The timber provides very high chatoyance, with an average value above 23 PZC.

==Cultivation==

The substitution of forested trees such as guanandi in place of irregular, illegal cutting of Amazon trees is proven to be very positive to preserve these important biomes;
guanandi, unlike mahogany, occurs in pure stands so to cut and transport a single mahogany in the Amazon requires destroying 30 other trees. This substitution is possible because Europeans, Japanese and Americans conscientious buyers are beginning to understand the importance of conservation of the Amazon Forest so they tend to accept paying more for reforested wood. Other important trees specimens cannot be harvested because they are attacked by Hypsipyla grandella Zeller. This caterpillar destroys the main structure of these trees: South American mahogany (Swietenia macrophylla), Brazilian cedar (Cedrela fissilis), and crabwood (Carapa guianensis)

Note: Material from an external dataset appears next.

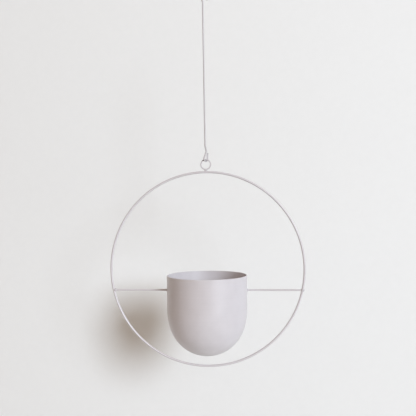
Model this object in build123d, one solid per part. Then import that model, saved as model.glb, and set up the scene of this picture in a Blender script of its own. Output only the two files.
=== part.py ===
from build123d import *
import math
import os

# A pot carried inside a wire hoop, hung from a long bent-wire hanger.
# Millimetres. The origin is the seat inside the upper hook, where the planter hangs.
# +Z is up, the hoop lies in the XZ plane, and the plumb line of the whole planter is the Z axis.

# Hanger: one wire, bent in one upright plane that is turned about the plumb line.
hanger_wire_d = 2.5
seat_to_seat = 260.0            # drop from the upper hook's seat to the lower one's
hanger_turn = 35.0              # degrees from the YZ plane, as the wire settles in the eyelet
upper_hook_d = 10.5             # clear width inside the upper hook
upper_tip_length = 4.8          # straight tip below the upper hook's bend
upper_leg_length = 4.5          # straight leg on the shank's side, before the joggle
upper_joggle = (3.0, 6.0)       # sideways and down, from the leg to the top of the shank
lower_hook_d = 5.5              # clear width inside the lower hook
pinch_height = 15.2             # from the lower bend's centreline up to the pinch
pinch_side = 1.8                # the pinch's offset from the plumb line, towards the tip
neck_rise = 9.0                 # the shank's foot above the pinch
shank_foot_side = -1.1          # the shank's foot, from the plumb line
tip_drop = 1.9                  # the lower tip ends this far below the pinch
pinch_gap = 1.2                 # clear gap left between the lower tip and the pinch
joggle_radius = 6.0
neck_radius = 9.0
pinch_radius = 2.6
wire_end_round = 0.5

# Eyelet: a wire ring that hangs in the lower hook, in the hoop's plane.
eyelet_wire_d = 2.0
eyelet_inner_d = 13.0
seat_clearance = 0.3            # running gap between the eyelet and the hook's seat
eyelet_neck = 1.5               # daylight between the eyelet and the hoop, filled by the weld

# Hoop and arms: round rod.
rod_d = 3.5                     # the hoop's rod
arm_rod_d = 3.0                 # the arms' thinner rod
hoop_mean_d = 300.0
arm_drop = 32.5                 # arms below the hoop's centre
rim_drop = 9.4                  # pot's rim below the hoop's centre

# Pot: spun sheet steel.
pot_d = 124.0
pot_wall = 1.2
straight_depth = 50.0           # plain cylindrical wall below the rim
shoulder_radius = 105.0
shoulder_sweep = 18.0           # degrees from the wall to where the round crown takes over
base_flat_d = 24.0              # outside diameter of the flat that the spinning pad leaves
rim_round = 0.55

# Weld metal.
bead_reach = 1.3                # how far a bead runs along the arm from the joint
bead_rise = 0.9                 # how far it stands proud of the arm at the joint
nugget = (3.1, 2.5, 2.7)        # half sizes of the weld round an arm's end on the hoop
left_nugget_inset = 2.2         # how far the left one sits inside the hoop's centreline
neck_waist_d = 2.8
neck_spread = (1.5, 0.7, 1)     # the round neck is drawn out along the hoop and flattened across it
neck_bite = 0.35                # how far the neck's ends reach past the gap, into the two wires

# Worked out from the sizes above.
hanger_r = hanger_wire_d / 2
eyelet_r = eyelet_wire_d / 2
rod_r = rod_d / 2
arm_r = arm_rod_d / 2
pot_r = pot_d / 2
hoop_mean_r = hoop_mean_d / 2
eyelet_mean_r = (eyelet_inner_d + eyelet_wire_d) / 2
pivot_z = -seat_to_seat + seat_clearance + eyelet_r
eyelet_z = pivot_z - eyelet_mean_r
neck_top_z = eyelet_z - eyelet_mean_r - eyelet_r
hoop_z = neck_top_z - eyelet_neck - rod_r - hoop_mean_r
arm_z = hoop_z - arm_drop
rim_z = hoop_z - rim_drop
arm_hoop_x = math.sqrt(hoop_mean_r**2 - arm_drop**2)


def tangent_point(outside, centre, radius, side):
    """Where a line from a point outside a circle touches it, on the side given by +1 or -1."""
    away = Vector(*outside) - Vector(*centre)
    bearing = math.atan2(away.Y, away.X) + side * math.acos(radius / away.length)
    return centre[0] + radius * math.cos(bearing), centre[1] + radius * math.sin(bearing)


def hanger():
    """Bent wire: an open upper hook, a joggle, the long shank, and a pinched lower hook."""
    upper_r = upper_hook_d / 2 + hanger_r
    upper_z = -upper_hook_d / 2
    lower_r = lower_hook_d / 2 + hanger_r
    lower_z = -seat_to_seat + lower_hook_d / 2
    lower_bend_z = lower_z - lower_r

    upper_tip = (upper_r, upper_z - upper_tip_length)
    leg_foot = (-upper_r, upper_z - upper_leg_length)
    shank_top = (leg_foot[0] + upper_joggle[0], leg_foot[1] - upper_joggle[1])
    pinch = (pinch_side, lower_bend_z + pinch_height)
    shank_foot = (shank_foot_side, pinch[1] + neck_rise)
    tip_side = pinch[0] + math.sqrt((hanger_wire_d + pinch_gap)**2 - tip_drop**2)
    lower_tip = (tip_side, pinch[1] - tip_drop)
    left_touch = tangent_point(pinch, (0, lower_z), lower_r, 1)
    right_touch = tangent_point(lower_tip, (0, lower_z), lower_r, -1)

    upper_bend = [
        Line(upper_tip, (upper_r, upper_z)),
        ThreePointArc((upper_r, upper_z), (0, upper_z + upper_r), (-upper_r, upper_z)),
    ]
    shank = FilletPolyline(
        (-upper_r, upper_z), leg_foot, shank_top, shank_foot, pinch, left_touch,
        radius=[joggle_radius, joggle_radius, neck_radius, pinch_radius],
    )
    lower_bend = [
        ThreePointArc(left_touch, (0, lower_bend_z), right_touch),
        Line(right_touch, lower_tip),
    ]
    flat_path = Wire(upper_bend[0].edges() + upper_bend[1].edges() + shank.edges()
                     + lower_bend[0].edges() + lower_bend[1].edges())
    bend_plane = Plane(origin=(0, 0, 0), x_dir=(math.sin(math.radians(hanger_turn)),
                                                math.cos(math.radians(hanger_turn)), 0),
                       z_dir=(math.cos(math.radians(hanger_turn)),
                              -math.sin(math.radians(hanger_turn)), 0))
    path = bend_plane.from_local_coords(flat_path)
    wire = sweep(Plane(origin=path @ 0, z_dir=path % 0) * Circle(hanger_r), path=path)
    cut_ends = [face.edges()[0] for face in wire.faces().filter_by(GeomType.PLANE)]
    return fillet(cut_ends, wire_end_round)


def ring(mean_r, wire_r, z):
    """A wire ring standing in the XZ plane, with its centre on the plumb line."""
    return Pos(0, 0, z) * Rot(90, 0, 0) * Torus(mean_r, wire_r)


def eyelet():
    return ring(eyelet_mean_r, eyelet_r, eyelet_z)


def hoop():
    return ring(hoop_mean_r, rod_r, hoop_z)


def pot_outline(inset):
    """Half section of the pot, moved inwards by the inset: wall, shoulder, crown and flat."""
    sweep_rad = math.radians(shoulder_sweep)
    wall_x = pot_r - inset
    wall_foot = (wall_x, rim_z - straight_depth)
    bend_r = shoulder_radius - inset
    crown_r = (pot_r - shoulder_radius * (1 - math.cos(sweep_rad))) / math.cos(sweep_rad) - inset
    shoulder_foot = (wall_x - bend_r * (1 - math.cos(sweep_rad)),
                     wall_foot[1] - bend_r * math.sin(sweep_rad))
    crown_z = shoulder_foot[1] + crown_r * math.sin(sweep_rad)
    flat_r = base_flat_d / 2 * crown_r / (crown_r + inset)
    flat_edge = (flat_r, crown_z - math.sqrt(crown_r**2 - flat_r**2))
    halfway = sweep_rad / 2
    shoulder_mid = (wall_x - bend_r * (1 - math.cos(halfway)),
                    wall_foot[1] - bend_r * math.sin(halfway))
    crown_bearing = (sweep_rad + math.acos(flat_r / crown_r)) / 2
    crown_mid = (crown_r * math.cos(crown_bearing), crown_z - crown_r * math.sin(crown_bearing))
    return [
        Line((0, rim_z), (wall_x, rim_z)),
        Line((wall_x, rim_z), wall_foot),
        ThreePointArc(wall_foot, shoulder_mid, shoulder_foot),
        ThreePointArc(shoulder_foot, crown_mid, flat_edge),
        Line(flat_edge, (0, flat_edge[1])),
        Line((0, flat_edge[1]), (0, rim_z)),
    ]


def pot_body(inset):
    """The solid of revolution inside an outline."""
    return revolve(Plane.XZ * make_face(pot_outline(inset)), Axis.Z)


def pot():
    """The sheet between the outer and inner outlines, with its cut edge rounded over."""
    shell = pot_body(0) - pot_body(pot_wall)
    rim_edges = shell.edges().group_by(Axis.Z)[-1]
    return fillet(rim_edges, rim_round)


def arm():
    """The right arm: a rod from the hoop's inner side to the pot, both ends cut to fit them."""
    mid_x = (pot_r + arm_hoop_x) / 2
    blank_length = arm_hoop_x - pot_r + rod_d
    blank = Pos(mid_x, 0, arm_z) * Rot(0, 90, 0) * Cylinder(arm_r, blank_length)
    slab_thickness = 2 * rod_d
    inside_hoop = Pos(0, 0, hoop_z) * Rot(90, 0, 0) * Cylinder(hoop_mean_r, slab_thickness)
    return (blank & inside_hoop) - hoop() - pot_body(0)


def pot_bead():
    """Collar of weld metal round the right arm where it meets the pot."""
    root_x = pot_r - bead_reach
    profile = Polyline((root_x, 0), (root_x, arm_r + bead_rise), (pot_r, arm_r + bead_rise),
                       (pot_r + bead_reach, arm_r), (pot_r + bead_reach, 0), close=True)
    collar = revolve(make_face(profile), Axis.X)
    return Pos(0, 0, arm_z) * collar - pot_body(0) - arm()


def hoop_nugget(inset):
    """Lump of weld metal round the right arm's end, moved in from the hoop by the inset."""
    lump = Pos(arm_hoop_x - inset, 0, arm_z) * scale(Sphere(1), by=nugget)
    return lump - hoop() - arm()


def left_of(shape):
    """The same piece on the left side."""
    return mirror(shape, about=Plane.YZ)


def arm_welds():
    """Two collars on the pot and two lumps on the hoop. The right lump wraps the hoop's outside."""
    return [pot_bead(), left_of(pot_bead()), hoop_nugget(0), left_of(hoop_nugget(left_nugget_inset))]


def eyelet_weld():
    """Hollow-flanked weld neck between the eyelet and the top of the hoop."""
    mid_z = neck_top_z - eyelet_neck / 2
    half_height = eyelet_neck / 2 + neck_bite
    waist_r = neck_waist_d / 2
    foot_r = waist_r + half_height
    profile = make_face([
        Line((0, -half_height), (foot_r, -half_height)),
        ThreePointArc((foot_r, -half_height), (waist_r, 0), (foot_r, half_height)),
        Line((foot_r, half_height), (0, half_height)),
        Line((0, half_height), (0, -half_height)),
    ])
    neck = Pos(0, 0, mid_z) * scale(revolve(Plane.XZ * profile, Axis.Z), by=neck_spread)
    return neck - hoop() - eyelet()


def write(name, shape):
    """One STEP file per piece."""
    if isinstance(shape, list):
        shape = Compound(children=[solid for item in shape for solid in item.solids()])
    shape.label = name
    export_step(shape, os.path.join("parts", name + ".step"))


os.makedirs("parts", exist_ok=True)
write("hanger", hanger())
write("eyelet", eyelet())
write("eyelet_weld", eyelet_weld())
write("hoop", hoop())
write("left_arm", left_of(arm()))
write("right_arm", arm())
write("arm_welds", arm_welds())
write("pot", pot())
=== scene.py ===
import math
import bmesh
import bpy
from mathutils import Matrix, Vector, noise


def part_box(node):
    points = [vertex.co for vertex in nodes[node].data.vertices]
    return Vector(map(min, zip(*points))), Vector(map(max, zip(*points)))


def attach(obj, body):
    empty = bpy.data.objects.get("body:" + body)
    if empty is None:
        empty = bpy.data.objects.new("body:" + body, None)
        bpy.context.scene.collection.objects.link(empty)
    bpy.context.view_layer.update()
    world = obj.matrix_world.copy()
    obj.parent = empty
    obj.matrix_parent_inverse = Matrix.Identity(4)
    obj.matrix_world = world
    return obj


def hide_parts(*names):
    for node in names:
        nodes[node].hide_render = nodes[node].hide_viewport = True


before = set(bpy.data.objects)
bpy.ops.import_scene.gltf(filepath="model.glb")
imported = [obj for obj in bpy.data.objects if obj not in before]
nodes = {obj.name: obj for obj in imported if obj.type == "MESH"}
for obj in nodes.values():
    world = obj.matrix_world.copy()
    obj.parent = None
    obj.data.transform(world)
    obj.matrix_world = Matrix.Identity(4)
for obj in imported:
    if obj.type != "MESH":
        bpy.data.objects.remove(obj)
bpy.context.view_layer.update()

# Metres. The origin is the seat inside the upper hook, +Z is up, and the hoop lies in the XZ plane.
MM = 0.001
scene = bpy.context.scene
scene.view_settings.view_transform = "Standard"


def middle(node):
    low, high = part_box(node)
    return (low + high) / 2


# Places and sizes read from the CAD pieces.
hoop_centre = middle("hoop")
hoop_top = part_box("hoop")[1].z
rod_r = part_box("hoop")[1].y
hoop_mean_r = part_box("hoop")[1].x - rod_r
arm_z = middle("right_arm").z
arm_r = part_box("right_arm")[1].y
arm_hoop_x = math.sqrt(hoop_mean_r**2 - (hoop_centre.z - arm_z)**2)
pot_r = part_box("pot")[1].x
eyelet_centre = middle("eyelet")
eyelet_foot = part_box("eyelet")[0].z
eyelet_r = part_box("eyelet")[1].y
eyelet_mean_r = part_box("eyelet")[1].x - eyelet_r


# Camera: level, a little to the right of square on, and about 10 cm above the pot's rim.
YAW = math.radians(4.4)
ROLL = math.radians(0.57)
DISTANCE = 879.5 * MM           # in front of the hoop's centre
SIDE = 2.7 * MM                 # to the right of it
RISE = 94.4 * MM                # above it
FOCAL_PX = 567.9
IMAGE_PX = 416
SENSOR = 36.0
CLIP_START = 0.05

right = Vector((math.cos(YAW), math.sin(YAW), 0))
ahead = Vector((-math.sin(YAW), math.cos(YAW), 0))
up = Vector((0, 0, 1))
camera_data = bpy.data.cameras.new("camera")
camera_data.sensor_width = SENSOR
camera_data.lens = FOCAL_PX / IMAGE_PX * SENSOR
camera_data.clip_start = CLIP_START
camera = bpy.data.objects.new("camera", camera_data)
scene.collection.objects.link(camera)
scene.camera = camera
place = hoop_centre + right * SIDE - ahead * DISTANCE + up * RISE
across = right * math.cos(ROLL) - up * math.sin(ROLL)
upward = right * math.sin(ROLL) + up * math.cos(ROLL)
camera.matrix_world = Matrix((
    (across.x, upward.x, -ahead.x, place.x),
    (across.y, upward.y, -ahead.y, place.y),
    (across.z, upward.z, -ahead.z, place.z),
    (0, 0, 0, 1),
))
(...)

Growing guanandi also has advantages for the forest area. The radicular (root) system of trees as guanandi raises the phreatic sheet; it recoups and fertilizes the ground where it is planted. The wood of guanandi and other speed growth quality timber trees promises to be very important commodities.

In São Paulo state, southeastern Brazil, some cities have plantations of guanandi, with about one million trees planted. The same occur in UNA, south of Bahia state, where some guanandi tree farms have already started their production.